A draft of the rules (link in Chinese) published on Monday builds on a decision by the State Council at a Nov. 25 meeting (link in Chinese) to encourage the credit reporting system and crack down on malpractice as part of a broader policy to promote the development of the system. The draft will be open for public feedback until Feb. 10.
The new regulations, which have been in the works since 2016, are aimed at improving the transparency of credit reporting and protecting the legal rights of individuals and companies, the PBOC said in an explanation accompanying the publication of the draft.
“The credit reporting industry has been growing rapidly and has entered the digital era, with new types of businesses emerging,” the PBOC said. “However, the lack of clear regulations has led to problems such as ambiguous credit reporting boundaries and inadequate measures to protect the rights and interests of those whose data are being collected.”
Individuals and corporations “must be guaranteed their legitimate rights and interests which include the right to know, consent, withhold consent, and complain,” the explanation said. “(We must) prevent the abuse of personal and corporate credit information, safeguard the security of credit information, and prevent data leakage.”
Banks and other financial institutions that provide loans to companies and individuals rely on credit reports to help them decide how risky a potential customer is and whether it can pay back its debts. In addition to gathering their own data, they are also allowed to tap into the PBOC’s own credit reporting system, the Credit Reference Center (CRC), which is used to primarily pool data from banks and other traditional lenders. They can also access information from Baihang Credit Scoring, a central bank-backed company set up in 2018 that collects information from lending channels outside the traditional financial system such as online lending.
Financial institutions are supposed to feed their credit information into databases run by the CRC and Baihang and in turn get access to the data for their own lending and risk-management activities. There are also other platforms providing corporate credit information services based on publicly available data, such as Qcc.com and TianYanCha.com.
The updated rules give a clearer definition of credit information and mention specific data categories including what’s known as alternative data (替代数据), such as telecommunications records, to reflect the changes in the sources and methods used for personal data collection.
Credit reporting companies are defined as businesses that handle data used to check personal and corporate creditworthiness. These companies should abide by the principle of “collecting as little information as possible and only collecting necessary information,” and must not gather information illegally, according to the draft.

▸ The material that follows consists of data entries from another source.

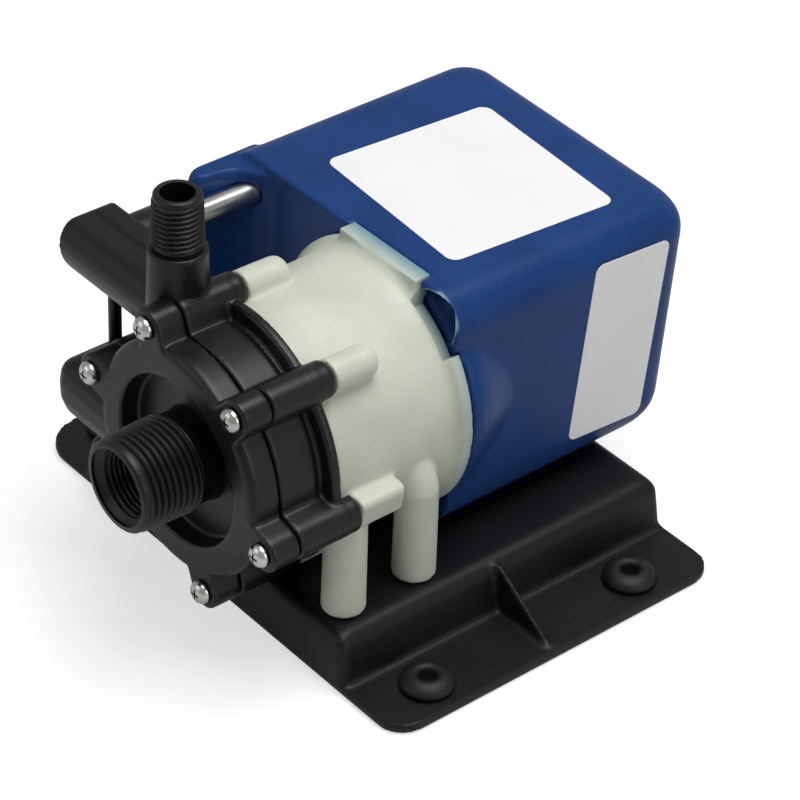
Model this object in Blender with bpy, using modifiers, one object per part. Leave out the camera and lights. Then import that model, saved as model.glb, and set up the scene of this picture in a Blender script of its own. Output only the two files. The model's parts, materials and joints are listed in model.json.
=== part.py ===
"""Magnetic-drive submersible pump on a moulded base: one object per real piece.

The row's frame stands on the floor: X across the base, -Y to the inlet, +Z up.
Most pieces are drawn in the pump axis's own frame instead.
There x is to the right seen from the inlet, y is up, and z is towards the inlet.
A "station" is a distance behind the front cover's flat face, so z = -station.
"""
import math

import bmesh
import bpy
from mathutils import Matrix, Vector

MM = 0.001
GAP = 0.3
RUN = 0.06

# Where the pump axis lies over the base, in millimetres.
AXIS_X = 11.6
FACE_Y = -65.15

# The four posts under the pump head, measured from its axis.
POST_R = 5.6
POST_X = 32.1
POST_STATIONS = (28.5, 51.4)

# Base: a moulded tray with a raised platform and two flanges.
PLATFORM_MARGIN = 9.7
PLATFORM_HALF = AXIS_X + POST_X + PLATFORM_MARGIN
WALL_DRAFT = 3.0
WALL_FOOT_HALF = PLATFORM_HALF + WALL_DRAFT
FLANGE_REACH = 20.85
BASE_WIDTH = 2 * (WALL_FOOT_HALF + FLANGE_REACH)
BASE_FRONT = -46.15
BASE_BACK = 63.45
FLANGE_THICK = 2.9
PLATFORM_Z = 17.16
NEAR_CORNER_R = 8.0
FAR_CORNER_R = 12.0
BASE_WALL = 2.7
GROMMET_OUT = 10.65
GROMMET_X = WALL_FOOT_HALF + GROMMET_OUT
GROMMET_Y = (-28.05, 40.95)
GROMMET_HOLE_R = 4.8
GROMMET_BORE_R = 2.3

# The pump head's rim sets its screw circle and the collar behind it.
COVER_R = 31.6
SCREW_STAND = 3.9
SCREW_CIRCLE_R = COVER_R + SCREW_STAND
HEAD_CLEAR = 3.74
AXIS_Z = PLATFORM_Z + SCREW_CIRCLE_R + HEAD_CLEAR
SCREW_START_DEG = 108.9
SCREW_COUNT = 6
SCREW_SHANK_R = 1.7
SCREW_HOLE_R = SCREW_SHANK_R + GAP
SCREW_HEAD_R = 3.2
SCREW_HEAD_HIGH = 2.1
SCREW_TIP = 36.0
BOSS_R = 5.0
EAR_ROOT = 3.6

# Front cover and its inlet: 3/4 inch pipe thread outside, 3/8 inch inside.
COVER_BACK = 8.2
COVER_WALL = 2.4
RECESS_R = 22.8
INLET_LIP = 17.7
INLET_CREST_R = 13.33
INLET_PITCH = 1.814
INLET_BORE_R = 8.4
EYE_R = 6.5

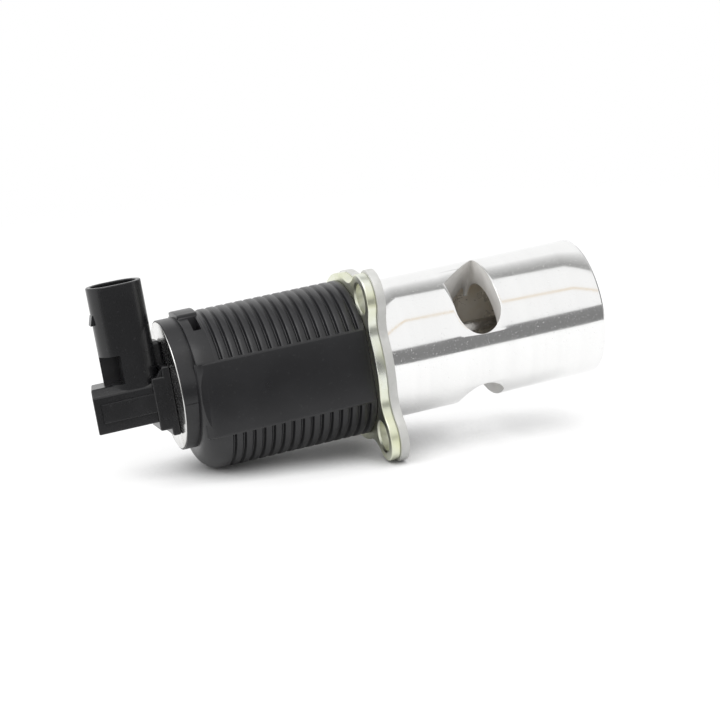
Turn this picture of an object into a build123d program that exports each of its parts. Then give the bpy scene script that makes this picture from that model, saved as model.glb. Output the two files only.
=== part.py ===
"""Exhaust-gas recirculation valve: windowed cartridge, flange, solenoid and position sensor.

Millimetres. The origin is the centre of the mounting face, on the valve axis. +X runs along the
cartridge to its gas inlet, -X to the solenoid and the sensor, and +Z up to the plug socket.
"""
from build123d import *
import os
from math import cos, radians, sin

# ---------------------------------------------------------------- fits and clearances
running_clearance = 0.05    # radial gap of a sliding fit
free_clearance = 0.3        # radial gap where two pieces pass without touching
seat_gap = 0.3              # gap at a seat, a stop or a loose end

# ---------------------------------------------------------------- motion
valve_lift = 5.5            # travel of the poppet, towards +X

# ---------------------------------------------------------------- aluminium body
cartridge_r = 22.5
cartridge_length = 74.5
register_length = 23.5      # full-size land next to the flange
nose_relief = 0.05          # how much smaller in radius the rest of the cartridge is
body_flange_thick = 2.8
gas_bore_r = 14.5
nose_bore_r = 16.0
nose_bore_depth = 18.5
chamber_start = 20.0        # x of the chamber's closed end
rim_chamfer = 0.6

window_width = 15.0         # also the diameter of the window's round end
window_left = 25.4          # x of the windows' near side
window_span = 31.2          # across the window, square to its cutting direction
window_slant_drop = 12.4    # how much shorter the window is on its near side
upper_window_angle = 45.0   # cutting direction above -Y
lower_window_angle = -87.0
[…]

When collecting personal data, companies should tell individuals how the data will be used and ask for their consent. If they want to collect non-public corporate information, they should also obtain the consent of the businesses they are investigating. Institutions that obtain personal credit information from credit reporting companies should only use the data for the purpose that has been agreed by the individuals, and the purpose should be clear and specific, the draft regulations stipulate.
Individuals whose data are collected by credit reporting companies have the right to request the companies to provide their full credit reports, according to the draft.
Reflecting the rapid growth in consumer credit and online lending platforms, demand for personal information has surged over the past few years as financial institutions try to gauge the creditworthiness of borrowers, many of whom don’t have traditional credit records. That’s given rise to unethical or illegal data-collection activities and there have also been cases of data being leaked. In 2019, Kaola Credit, the credit rating service of payment company Lakala Payment Co. Ltd., was accused of illegally storing and selling users’ personal data for millions of dollars. Beijing-based Kaola Credit was among seven companies caught up in a police crackdown on illegal use of personal data in Huai’an, East China’s Jiangsu province.
Just last month, the PBOC handed out a record penalty to Pengyuan Credit Service Co. Ltd., a domestic credit reporting company, for conducting personal credit checks without a license.
The PBOC first issued regulations for managing the credit reporting industry in March 2013 (link in Chinese) when internet finance and big data were in their relative infancy. But the rise of fintech companies has led to significant changes in how personal information is being collected. The type of personal information being gathered is also expanding as lenders try to build up a better credit profile of borrowers. Sources of alternative data include social network activity, telecoms and messaging data, e-commerce transactions, non-credit financial transactions on mobile apps and even browser data.
As in many countries, laws and regulations in China have failed to keep up with the fast-paced changes although that’s now being addressed.
The nation’s first Civil Code, which went into effect on Jan. 1, devotes a whole chapter to the right to privacy and protection of personal information and in October last year, a draft law on personal information protection was released for public feedback. The PBOC is also planning to include alternative data companies in its supervision framework for the credit reporting industry, according to a report of a meeting (link in Chinese) attended by Deputy Governor Chen Yulu in December.
The PBOC said the draft regulations are based on the Civil Code (民法典), the central bank law, which is currently being revised, and the 2013 version of the credit reporting rules.
Regulators have been cautious about granting more licenses for personal credit reporting due to concerns over data privacy. However, there are signs the central bank is changing its stance. The CRC and Baihang are struggling to meet growing demand created by the booming retail finance sector, a source familiar with the issue told Caixin (link in Chinese). Neither agency is market-oriented enough and Baihang has failed to meet market expectations, the source said.
The PBOC said on Dec. 25 it had approved (link in Chinese) an application from Pudao Credit to undertake personal credit reporting. Its shareholders include state-owned financial company Beijing Financial Holdings Group Ltd. and the fintech arms of e-commerce giant JD.com Inc. and smartphone-maker Xiaomi Corp.